Obama’s messaging problem is that when he has actually talked about wanting to drive up energy prices and the like, that message somehow hasn’t gotten out to enough people.
Dave, how about, “The REAL Great Depression (that one back in the 1930s was amateur hour)”?
“Great Depression 2.0, now with more people dependent on government handouts!”
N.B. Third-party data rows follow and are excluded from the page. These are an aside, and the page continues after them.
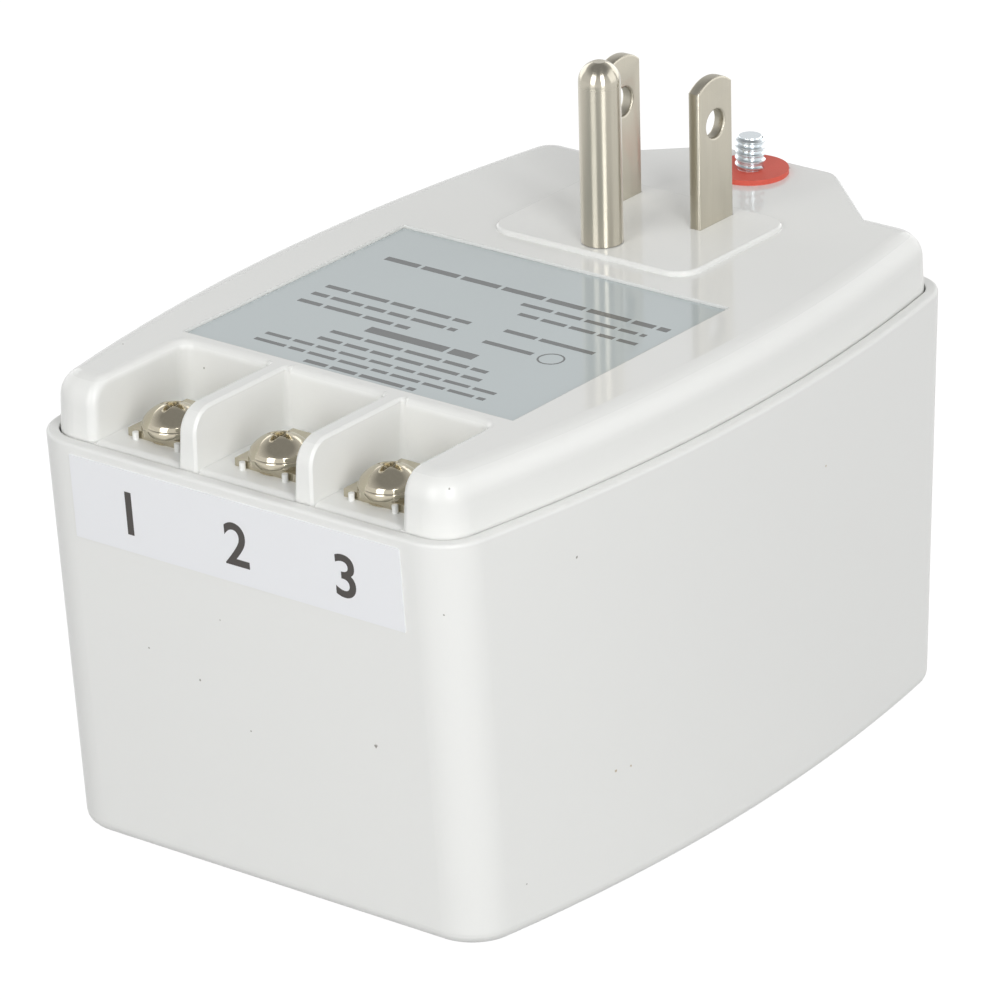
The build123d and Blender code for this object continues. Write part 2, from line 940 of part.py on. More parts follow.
write(make_rear_case(), "rear_case")
write(make_front_cover(), "front_cover")
write(make_blade(-1), "blade_left")
write(make_blade(1), "blade_right")
write(make_ground_pin(), "ground_pin")
for number, place in enumerate(terminal_places(), start=1):
    lowest = core_top if place == 0 else plate_tail_end
    write(make_terminal_plate(place, lowest), "terminal_plate_" + str(number))
    write(make_terminal_screw(place), "terminal_screw_" + str(number))
write(make_tab_screw(), "tab_screw")
write(make_tab_washer(), "tab_washer")
write(make_rating_label(), "rating_label")
write(make_terminal_label(), "terminal_label")
write(make_core_e_stack(), "core_e_stack")
write(make_core_i_stack(), "core_i_stack")
write(make_bobbin(), "bobbin")
write(make_winding(1), "primary_winding")
write(make_winding(-1), "secondary_winding")
write(make_tape(1), "primary_tape")
write(make_tape(-1), "secondary_tape")
write(make_thermal_fuse(), "thermal_fuse")
for lead_name, lead_route in make_leads().items():
    write(make_lead(lead_route, lead_name), lead_name)
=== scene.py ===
import json
import random
from math import asin, cos, pi, radians, sin, sqrt

import bmesh
import bpy
from mathutils import Matrix, Vector
from mathutils.bvhtree import BVHTree


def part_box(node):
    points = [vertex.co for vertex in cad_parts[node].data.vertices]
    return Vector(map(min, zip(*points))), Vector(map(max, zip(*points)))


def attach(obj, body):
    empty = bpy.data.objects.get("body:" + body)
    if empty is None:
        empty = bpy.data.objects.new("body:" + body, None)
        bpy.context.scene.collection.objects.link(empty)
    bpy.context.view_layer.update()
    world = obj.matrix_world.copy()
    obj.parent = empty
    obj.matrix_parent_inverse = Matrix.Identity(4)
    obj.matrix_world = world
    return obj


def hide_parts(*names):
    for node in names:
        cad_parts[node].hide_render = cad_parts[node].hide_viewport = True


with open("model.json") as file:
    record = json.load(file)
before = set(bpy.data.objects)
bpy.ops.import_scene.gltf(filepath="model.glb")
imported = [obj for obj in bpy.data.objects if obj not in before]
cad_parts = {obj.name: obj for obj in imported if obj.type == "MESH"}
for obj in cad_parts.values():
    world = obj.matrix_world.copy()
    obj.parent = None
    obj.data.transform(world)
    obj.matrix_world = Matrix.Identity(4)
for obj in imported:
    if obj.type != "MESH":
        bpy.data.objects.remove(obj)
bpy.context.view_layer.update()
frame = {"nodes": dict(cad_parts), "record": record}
nodes = frame["nodes"]

MM = 0.001

# Places and sizes taken from the frame, in metres
pin_low, pin_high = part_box("ground_pin")
washer_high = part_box("tab_washer")[1]
label_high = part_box("rating_label")[1]
paper_low, paper_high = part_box("terminal_label")
tab_screw_low, tab_screw_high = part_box("tab_screw")
plate_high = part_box("terminal_plate_1")[1]
terminal_names = ("terminal_screw_1", "terminal_screw_2", "terminal_screw_3")
blade_names = ("blade_left", "blade_right")
# The washer is as high as the pad beside it
pad_top = washer_high.z
pin_y = (pin_low.y + pin_high.y) / 2
tab_screw_y = (tab_screw_low.y + tab_screw_high.y) / 2

# Camera of the photograph, worked out from the prongs
camera_azimuth = radians(38.052)
camera_elevation = radians(23.12)
camera_roll = radians(-1.461)
pin_foot_distance = 0.80286
focal_pixels = 7225.4
pin_foot_pixel = (602.39, 241.27)
image_pixels = 1000
sensor_width = 36.0
nearest_seen = 0.05
farthest_seen = 20

# Domed terminal screws with a cross recess
head_radius = 3.5 * MM
head_side = 0.9 * MM
head_height = 2.95 * MM
cross_depth = 0.9 * MM
cross_span = 3.6 * MM
cross_width = 0.95 * MM
# On its way out the cross loses this share of its width, and this share of its depth
cross_narrowing = 0.55
cross_shallowing = 0.55
# Width of the slope at the recess's sides, and how many times wider it is at the ends of the arms
recess_edge = 0.07 * MM
arm_end_softness = 6
head_edge_radius = 0.25 * MM
head_edge_steps = 5
head_rings = 56
head_segments = 176
head_smooth_angle = radians(35)
shank_radius = 1.75 * MM

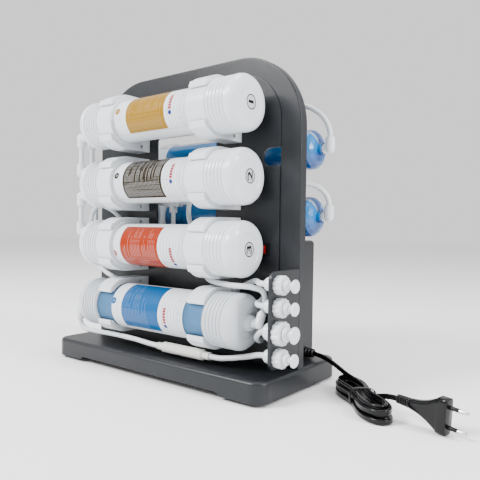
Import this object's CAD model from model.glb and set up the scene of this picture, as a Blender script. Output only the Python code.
from math import cos, pi, radians, sin

import bpy
from mathutils import Matrix, Vector


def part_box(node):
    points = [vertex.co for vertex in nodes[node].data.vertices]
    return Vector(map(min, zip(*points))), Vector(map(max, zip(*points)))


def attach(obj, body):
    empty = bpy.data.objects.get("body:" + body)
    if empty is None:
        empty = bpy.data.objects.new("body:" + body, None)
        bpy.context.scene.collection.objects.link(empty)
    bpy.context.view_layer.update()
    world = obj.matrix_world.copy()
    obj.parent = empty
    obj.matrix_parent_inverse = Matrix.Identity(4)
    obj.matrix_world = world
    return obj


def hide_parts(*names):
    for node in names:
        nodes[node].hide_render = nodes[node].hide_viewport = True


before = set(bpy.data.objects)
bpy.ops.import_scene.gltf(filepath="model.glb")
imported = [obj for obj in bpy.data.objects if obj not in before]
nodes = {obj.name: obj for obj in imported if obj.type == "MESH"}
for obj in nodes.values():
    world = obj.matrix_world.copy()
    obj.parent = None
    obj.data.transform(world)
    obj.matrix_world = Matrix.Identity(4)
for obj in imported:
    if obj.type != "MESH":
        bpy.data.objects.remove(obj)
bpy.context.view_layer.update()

MM = 0.001
MID = -10.5 * MM                # middle plane of the frame
ROW_Y = -48.4 * MM              # axes of the four front housings, from the top
ROW_Z = [325.6 * MM, 244.0 * MM, 162.5 * MM, 80.9 * MM]
SLEEVE_RADIUS = [27.3, 27.3, 27.3, 29.3]
REAR_Y = 48 * MM                # axes of the two rear housings, from the top
REAR_Z = [282.5 * MM, 201.2 * MM]

# ---------------------------------------------------------------- camera

CAMERA_PLACE = (0.48556, -0.52297, 0.1873)
CAMERA_TURN, CAMERA_DOWN, CAMERA_ROLL = 38.1, 1.38, 0.77

camera_data = bpy.data.cameras.new("camera")
camera_data.lens = 40.24
camera_data.sensor_width = 36
camera = bpy.data.objects.new("camera", camera_data)
bpy.context.scene.collection.objects.link(camera)
camera.location = CAMERA_PLACE
aim = Matrix.Rotation(radians(CAMERA_TURN), 3, "Z") @ Matrix.Rotation(radians(90 - CAMERA_DOWN), 3, "X")
camera.rotation_euler = (aim @ Matrix.Rotation(radians(CAMERA_ROLL), 3, "Z")).to_euler()
bpy.context.scene.camera = camera


# ---------------------------------------------------------------- mesh helpers

def piece(name, verts, faces, material, body="unit", smooth=True, slot=None):
    mesh = bpy.data.meshes.new(name)
    mesh.from_pydata([tuple(v) for v in verts], [], faces)
    mesh.update()
    if smooth:
        mesh.shade_smooth()
    mesh.materials.append(material)
    made = bpy.data.objects.new(name, mesh)
    bpy.context.scene.collection.objects.link(made)
    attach(made, body)
    return made


def rings_to_tube(rings, capped=True):
    """Vertices and faces of a skin over closed rings of equal length."""
    count = len(rings[0])
    verts = [point for ring in rings for point in ring]
    faces = []
    for k in range(len(rings) - 1):
        for j in range(count):
            a, b = k * count + j, k * count + (j + 1) % count
            faces.append((a, b, b + count, a + count))
    if capped:
        faces.append(tuple(reversed(range(count))))
        last = (len(rings) - 1) * count
        faces.append(tuple(last + j for j in range(count)))
    return verts, faces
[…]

Coming to a corner of American near you.
Check your local listings.
I notice that Rush spent a little bit of time on this today. This is Obama’s recession. It was caused by a correct market anticipation of progressive governance. It was exacerbated by the Schumer bank run, and almost collapsed completely in 2008 when the slowest-on-the-uptake, no-greater-fools-to-be-found crowd finally realized that we were electing a leftist democrat, a progressive, an un-apologetic(though still unexpressed) socialist to the White House, with a House dominated by progressives and maybe, just maybe, 60 seats in the Senate.
There were 750,000 jobs a month being lost as Barack Obama was walking into the White House. What the Left will lie through their teeth to deny is this simple truth: the latter caused the former, and the solution is a reverse
strollfrog-march.Does anyone believe the Keynesians will finally admit that they’ve been wrong?
Me neither.
All the ones I know are absolutely certain the economy is improving, Spiney.
Think anybody who thinks otherwise is just nuts.
Yes, but think of all those jobs saved!
Yeah, Seth, liberals always fall back on “it would have been a lot worse, had we not done anything.”
It has the advantage of not needing any particular evidence, Blake. Win-win! Unless you happen to actually live in America.